By David Kelly
With North Korea recently threatening a nuclear strike on Australia, the Communist Party of China's ability to shift gears on the Korean issue comes into stark focus.
When US President Donald Trump told his Chinese counterpart Xi Jinping over chocolate cake that he was launching airstrikes on a Syrian airfield, Chinese observers immediately read it as a message to Xi with implications for North Korea. They read Washington's declaration of an end to 'strategic patience' over North Korea and the rising in prominence of the North Korean nuclear arms issue on the US agenda as decisive changes, and they saw the strike on Assad as heightening the threat of preemptive US action. The speed of Trump's decision to strike distanced him from Obama and reinforced Trump's unpredictability.
All of this raised the stakes for China. A US-North Korean military confrontation is no longer a distant prospect, and China's orthodox stance of preserving North Korea's internal stability at all costs looks myopic, not least at home.
There is deep contention over relations with North Korea in China. North Korea's first nuclear test in 2006 was a critical moment, when public disquiet over Beijing's ties with its neighbour first appeared. More Chinese commentators have recently joined the ranks of those who find North Korea a strategic liability and not an asset that provides China with a buffer.
Last month Shen Zhihua, an eminent historian of the Korean War, called the alliance with North Korea 'inherently contradictory', urging China to more actively support peaceful reunification. A few weeks earlier, military commentator Zhao Chu called on Beijing to reset its Korea policy, cooperate more with the US and consider its future interests from the viewpoint of a South-led unified Korea.

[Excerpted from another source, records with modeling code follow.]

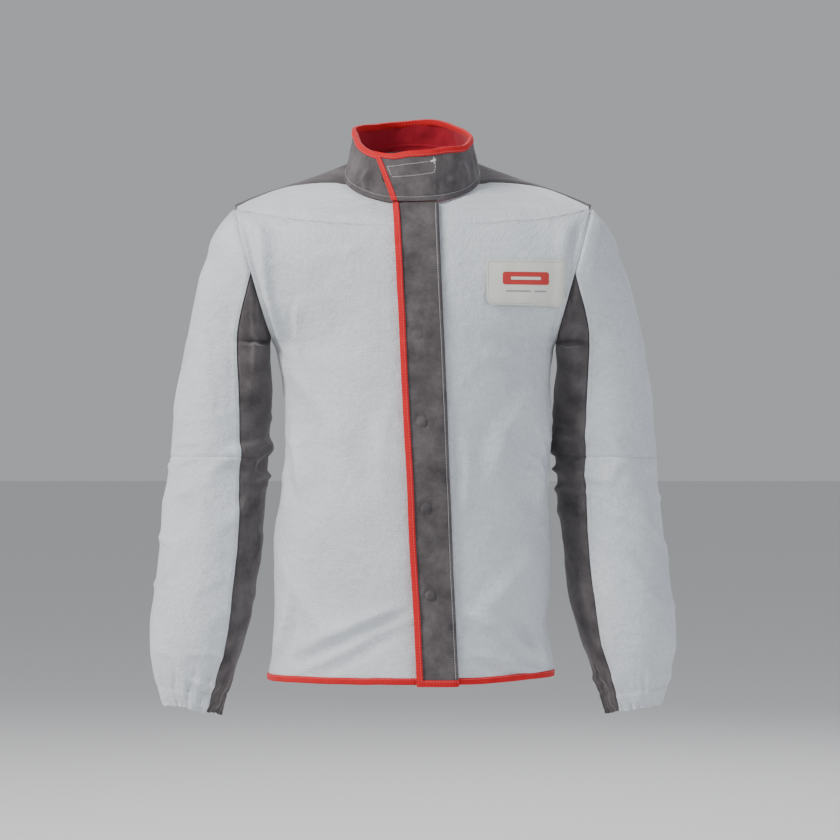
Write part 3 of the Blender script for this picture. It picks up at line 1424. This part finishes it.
# ---- Small CAD parts that stay in view ----------------------------------------------
for node, mat in (
    ("snap_studs", METAL),
    ("snap_sockets", METAL),
    ("hook_patch", BLACK_TAPE),
    ("loop_patch", BLACK_TAPE),
    ("hanger_loop", LINING),
    ("cuff_elastic_left", ELASTIC),
    ("cuff_elastic_right", ELASTIC),
    ("underlap_facing", LINING),
):
    for slot_index in range(len(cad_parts[node].material_slots)):
        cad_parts[node].material_slots[slot_index].material = mat

# ---- Stage --------------------------------------------------------------------------
FLOOR_Z = -1.02


def stage():
    mesh = bpy.data.meshes.new("floor")
    size = 40.0
    corners = [(-size, -size, FLOOR_Z), (size, -size, FLOOR_Z), (size, size, FLOOR_Z), (-size, size, FLOOR_Z)]
    mesh.from_pydata(corners, [], [(0, 1, 2, 3)])
    floor = bpy.data.objects.new("floor", mesh)
    bpy.context.scene.collection.objects.link(floor)
    n = Nodes("floor")
    n.set(Base_Color=(0.80, 0.80, 0.80, 1), Roughness=0.8)
    mesh.materials.append(n.mat)

    world = bpy.data.worlds.new("studio")
    bpy.context.scene.world = world
    world.use_nodes = True
    world.node_tree.nodes["Background"].inputs[0].default_value = (0.93, 0.95, 1.0, 1)
    world.node_tree.nodes["Background"].inputs[1].default_value = 0.42

    def area(name, at, target, size, power, colour=(1, 1, 1)):
        light = bpy.data.lights.new(name, "AREA")
        light.energy = power
        light.size = size
        light.color = colour
        obj = bpy.data.objects.new(name, light)
        obj.location = at
        direction = np.array(target) - np.array(at)
        obj.rotation_euler = Vector(direction).to_track_quat("-Z", "Y").to_euler()
        bpy.context.scene.collection.objects.link(obj)

    area("key", (-2.3, -1.5, 1.9), (0, 0, -0.3), 0.9, 155, (1.0, 0.99, 0.97))
    area("fill", (2.6, -2.2, 0.5), (0, 0, -0.35), 1.8, 34, (0.88, 0.94, 1.0))
    area("back", (0.6, 2.4, 1.6), (0, 0, -0.2), 1.6, 40)


CAMERA_DISTANCE = 5.5


def camera():
    data = bpy.data.cameras.new("camera")
    data.sensor_width = 36.0
    data.lens = 100.8 * CAMERA_DISTANCE / 3.2
    obj = bpy.data.objects.new("camera", data)
    obj.location = (0.0095, -CAMERA_DISTANCE, -0.332)
    obj.rotation_euler = (math.pi / 2, 0, 0)
    bpy.context.scene.collection.objects.link(obj)
    bpy.context.scene.camera = obj


stage()
camera()
bpy.context.view_layer.update()
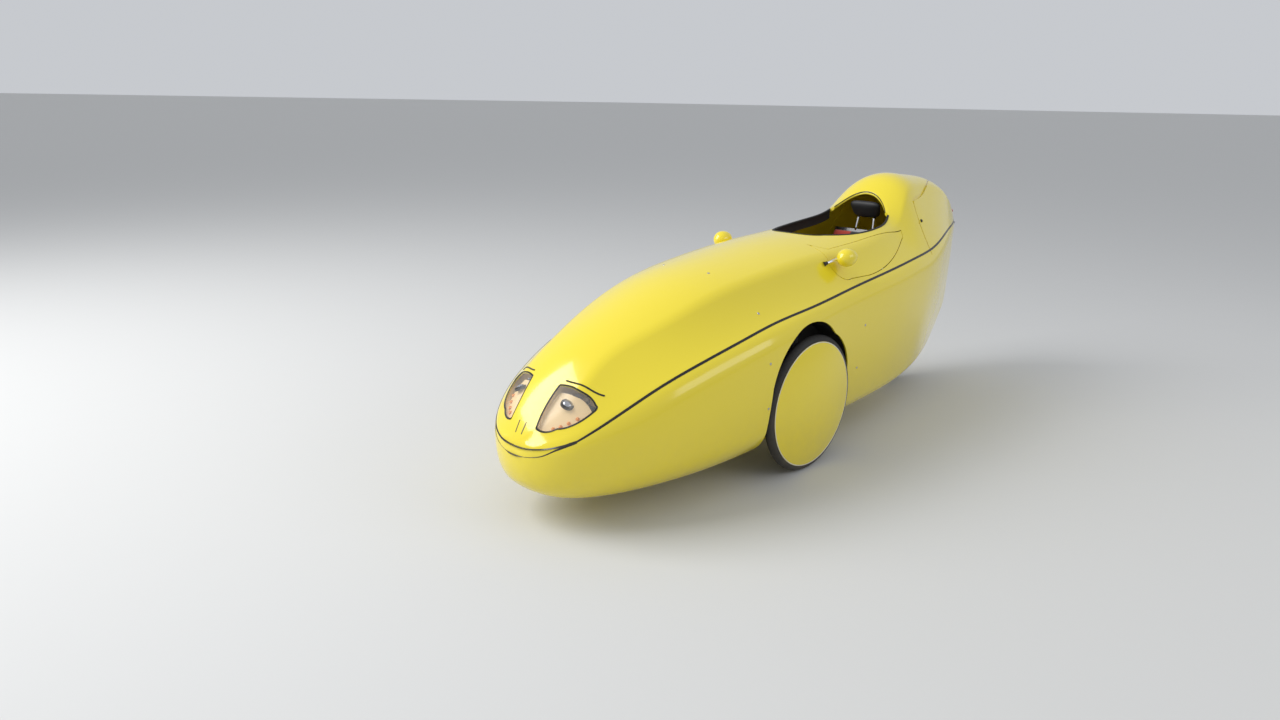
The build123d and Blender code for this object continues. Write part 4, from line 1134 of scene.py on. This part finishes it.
def on_deck(line):
    """Points of the shell's upper half above a line in plan."""
    flat = np.column_stack([line, np.zeros(len(line))])
    return shell_frame(flat, axes=(0, 1), rounds=UPPER, ways=tuple(way_at(x) for x in COCKPIT_X))[0]


def part_of_edge(margin, behind):
    """The part of the opening's outline that is behind the hood's start, or else the part in front of it."""
    line = spaced(opening_line(margin), 5, loop=True)
    line = np.roll(line, -(line[:, 0].argmax() if behind else line[:, 0].argmin()), axis=0)
    return line[(line[:, 0] < HOOD_START_X + 2) == behind]


edge = on_deck(part_of_edge(-2, False))
inward = np.cross(UP, along_line(edge))
inward /= np.linalg.norm(inward, axis=1, keepdims=True)
turn = np.radians(np.linspace(-50, 230, 13))
print("length of the rubber edge:", round(np.linalg.norm(np.diff(edge, axis=0), axis=1).sum()), "mm")
bead = np.stack([BEAD_R * np.cos(turn), BEAD_R * np.sin(turn) - BEAD_DROP], 1)
flap = np.array([(-1.4, -9), (-1.6, -38), (-0.4, -39.5), (1.2, -38), (1.4, -9)])
edging = swept("cockpit_edge", edge, inward, np.tile(UP, (len(edge), 1)), np.concatenate([bead, flap]))
dress(edging, "shell", ["cockpit_edging"], rubber)

# %% Hood lip
LIP_OVERLAP, LIP_ROUND = 0.6, 4.0
outer = on_deck(part_of_edge(LIP_OVERLAP, True))
count = len(outer)
mid, rim = [on_deck(spaced(part_of_edge(-HOOD_LIP_W + inset, True), 2)) for inset in (LIP_ROUND, 0.0)]
mid, rim = [line[np.linspace(0, len(line) - 1, count).round().astype(int)] for line in (mid, rim)]
lip = np.stack([outer - 0.3 * UP, mid - 0.2 * UP, rim - 2.5 * UP, rim - (HOOD_LIP_DEPTH - LIP_ROUND) * UP,
                mid - HOOD_LIP_DEPTH * UP, outer - HOOD_LIP_DEPTH * UP], 1)
dress(ringed("hood_lip", lip), "shell", [], yellow)
ups = np.tile(UP, (count, 1))
hood_trim = swept("hood_trim", rim - 2 * UP, np.cross(along_line(rim), ups), ups, round_bar(HOOD_TRIM_R, 8))
dress(hood_trim, "shell", [], rubber)

# %% [markdown]
# ## Tyres and wheel covers
# The tyres are narrow, almost slick, with fine slanted grooves. A tyre is a profile turned about the axle,
# and the grooves are part of the same formula: where a slanted wave is deep, the radius is a little
# smaller. An image of a tread would only fake them, and cut grooves would cost a boolean for each.

# %% Tyres
TYRE_HALF_W, RIM_R, BEAD = 17.5, 203.0, 13.0
TRACK_HALF = 327.5
GROOVES, GROOVE_DEPTH, GROOVE_SLANT = 72, 1.5, 0.22
GROOVE_INNER, GROOVE_OUTER = 2.5, 12.5


def tyre(name, centre, steps=576):
    """Radius and way across from the tyre's arcs; between GROOVE_INNER and GROOVE_OUTER from the middle the
    radius loses up to the groove depth where cos(GROOVES * angle + GROOVE_SLANT * way across) is near one."""
    flank = (RIM_R + 9, TYRE_HALF_W - 0.3)
    wide, tread = TYRE_R - 20, (TYRE_R - 5, TYRE_HALF_W * 0.66)
    half = np.concatenate([arc_through((TYRE_R, 0), tread, (wide, TYRE_HALF_W), 12)[:-1],
                           arc_through((wide, TYRE_HALF_W), flank, (RIM_R, BEAD), 5)])
    profile = np.concatenate([half, half[:0:-1] * [1, -1]])
    rings = turned_rings(profile, centre, (0, 1, 0), steps)
    angle = np.linspace(0, 2 * np.pi, steps, endpoint=False)[:, None]
    across = np.abs(profile[:, 1])[None]
    groove = np.clip(np.cos(GROOVES * angle + GROOVE_SLANT * across) * 3 - 1.8, 0, 1) * GROOVE_DEPTH
    groove *= (across > GROOVE_INNER) * (across < GROOVE_OUTER) * (profile[:, 0] > wide)[None]
    spoke = rings - np.array(centre)
    spoke[..., 1] = 0
    rings = rings - spoke / np.linalg.norm(spoke, axis=2, keepdims=True) * groove[..., None]
    return ringed(name, rings, True, 35)


# name, x and y of the wheel's middle, node
WHEELS = [("left", 0, TRACK_HALF, "front_tyre_left"), ("right", 0, -TRACK_HALF, "front_tyre_right"),
          ("rear", -WHEELBASE, 0, "rear_tyre")]
for name, x, y, node in WHEELS:
    dress(tyre("tyre_" + name, (x, y, TYRE_R)), name + "_wheel", [node], tyre_rubber)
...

The debate remains heated, but has shifted towards those in favour of applying more pressure on Pyongyang. Those taking the orthodox position find themselves increasingly isolated. When Yan Xuetong argued in the Global Times that China should simply accept the new reality of a nuclear North Korea, he was sharply rebutted by Korea expert Cao Shigong who spelt out how this would increase the risk of regional instability.
China opposes a nuclear North Korea for several reasons. First, it tightens security ties between Japan, South Korea and the US, with the deployment of THAAD in South Korea and potentially in Japan a prime example. Second, China accepting a nuclear North Korea could trigger moves to develop nuclear arms in Japan and South Korea. And third, pre-emptive US strikes and North Korean retaliation could escalate into war, a possibility that can no longer be ruled out.
North Korea also poses a threat to Xi's global agenda. The Belt and Road Forum scheduled for 15-16 May bears his logo, and the idea of shifting China's orientation westward is touted as his brainchild, boosting his 'China Solution' to global governance. North Korean nuclear gamesmanship could seriously overshadow the event.
Taking power in 2013, Xi changed Beijing's approach to North Korea, aiming for denuclearisation. His predecessor Hu Jintao had expanded bilateral economic and political support after 2009, aiming to enhance Pyongyang's sense of security in the hope of reducing its desire for nuclear weapons. Abandoning this approach, Xi applied pressure on North Korea. He accepted much tougher UN sanctions that targeted North Korea's external revenue as well as the country's nuclear program. He also rolled back economic cooperation and isolated Pyongyang diplomatically. Xi travelled the globe while avoiding contact with the leader of his only treaty ally.
The priority Trump assigns to North Korea gives China extra incentive to increase pressure. Beijing's worries about the US relationship after Trump's victory have eased following the Mar-a-Lago summit, with the US now claiming to embrace 'new-style major power relations', a Chinese rhetorical gambit long resisted by Obama. Having invested heavily in developing cordial relations with the US, Xi's eagerness to maintain them is attested by Beijing's silence about the US strikes in Syria, and it's decision not to veto the UN Security Council's condemnation of Assad for using chemical weapons. It has been predicted that North Korea will develop the ability to strike the US west coast (or by inference Australia) at some time during the Trump presidency. This, China knows, would be unacceptable to the US, so time to circumvent military escalation is running out. Preparations for the Party Congress this autumn make preventing such an escalation even more urgent.
Recent Global Times warnings on reducing oil exports and the tough UNSC statement, which went beyond routine warnings of 'significant measures' to explicitly foreshadow new sanctions, should be viewed in light of this urgency. China still hopes for dialogue, but North Korea's continued intransigence, not least its assassination of Kim Jong Nam, have left no illusions: additional pressure will be needed to make dialogue possible. In 2003 Beijing is thought to have suspended oil exports for three days to force North Korea to participate in the Six-Party Talks. New sanctions could further target Pyongyang's sources of external revenue and financial transactions. If Pyongyang conducts a sixth nuclear test, Beijing will be forced into a strong response.
Xi's tacit reassurances to the US must now extend to Australia. Otherwise, Li Keqiang's claims that Australia 'should not pick between the US or China' fall to the ground. Can Beijing act as a guarantor of regional security and stability? North Korea may provide the litmus test.